The concepts formed by the "Three Views" education movement have subtly influenced the Chinese people. After the news of the Korean armistice negotiations reached Beijing on 1 July 1951, "many people were very dissatisfied with the media calling Ridgway "general" and "commander-in-chief of the United Nations forces", because according to the concepts accepted in the "Three Views" education, "Ridgway is a representative of American imperialism, so how can he be respectfully called a general?" News reports and speeches were full of "stimulating words" such as bandits, imperialism, demons, and fascism. In May 1952, Zhou Enlai instructed that "unnecessary stimulating statements should be avoided or used less". Until 1972, when the Chinese government announced Nixon's visit to China, the general public in China "could not accept it emotionally for a while". When they saw Mao Zedong "shaking hands and making peace" with "the head of American imperialism" Richard Nixon in the newspapers, they were generally shocked and dumbfounded.
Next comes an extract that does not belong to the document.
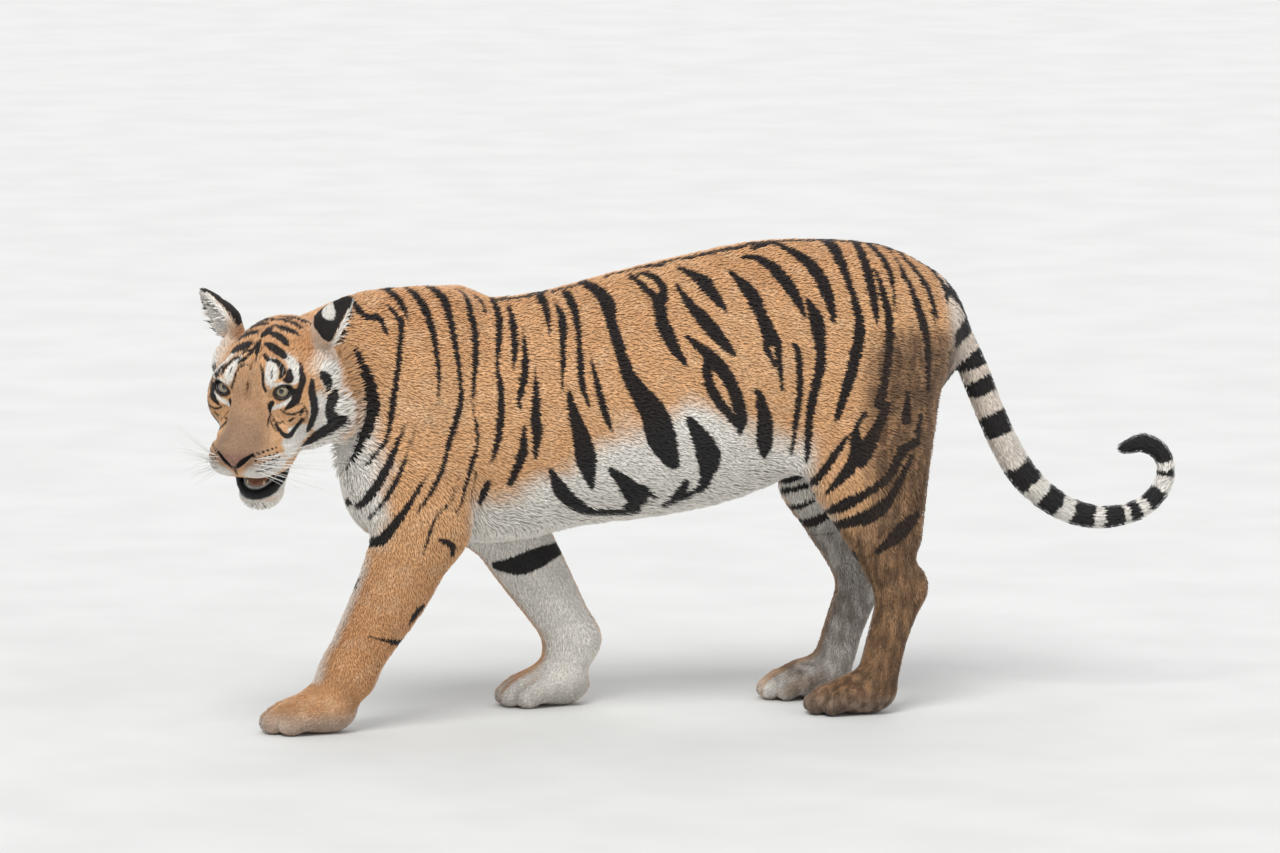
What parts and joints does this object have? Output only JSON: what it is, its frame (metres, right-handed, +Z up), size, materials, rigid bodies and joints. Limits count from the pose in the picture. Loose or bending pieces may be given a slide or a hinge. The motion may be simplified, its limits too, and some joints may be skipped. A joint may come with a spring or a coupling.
{
  "type": "bengal tiger model",
  "caption": "Still life-size model of a Bengal tiger in mid walk, its head turned to its left and its tail curled up at the tip; it stands on its four paws.",
  "frame": {"origin": "on the floor, under the middle of the whole outline's box", "axes": "+Z up; the tiger walks towards -X and its left side faces -Y"},
  "size_m": [2.1518, 0.5636, 1.004],
  "materials": {
    "orange_fur": "short striped fur",
    "pale_fur": "longer pale fur",
    "ear_fur": "short fur, black behind",
    "tail_fur": "dense ringed fur",
    "eye": "wet gloss",
    "tongue": "moist"
  },
  "bodies": {
    "root": {"head": "orange_fur", "lower_jaw": "pale_fur", "tongue": "tongue", "ear_left": "ear_fur", "ear_right": "ear_fur", "eye_left": "eye", "eye_right": "eye", "neck": "orange_fur", "shoulders": "orange_fur", "trunk": "orange_fur", "hindquarters": "orange_fur", "foreleg_left": "orange_fur", "forepaw_left": "orange_fur", "foreleg_right": "orange_fur", "forepaw_right": "orange_fur", "thigh_left": "orange_fur", "shank_left": "orange_fur", "hock_left": "orange_fur", "hindpaw_left": "orange_fur", "thigh_right": "orange_fur", "shank_right": "orange_fur", "hock_right": "orange_fur", "hindpaw_right": "orange_fur", "tail_1": "tail_fur", "tail_2": "tail_fur", "tail_3": "tail_fur", "tail_4": "tail_fur", "tail_5": "tail_fur", "tail_6": "tail_fur"}
  },
  "joints": []
}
The "Three Views" education movement successfully aroused and guided the public's hatred toward the United States through propaganda and education in the news media and by organizing various meetings and gatherings. The anti- American ideology centered on "anti-American" and " anti-Americanism " formed and influenced generations of people in mainland China afterward. This influence was also used by the leaders of the 1967 Hong Kong riots to incite participants to resist the rule of the British Hong Kong government.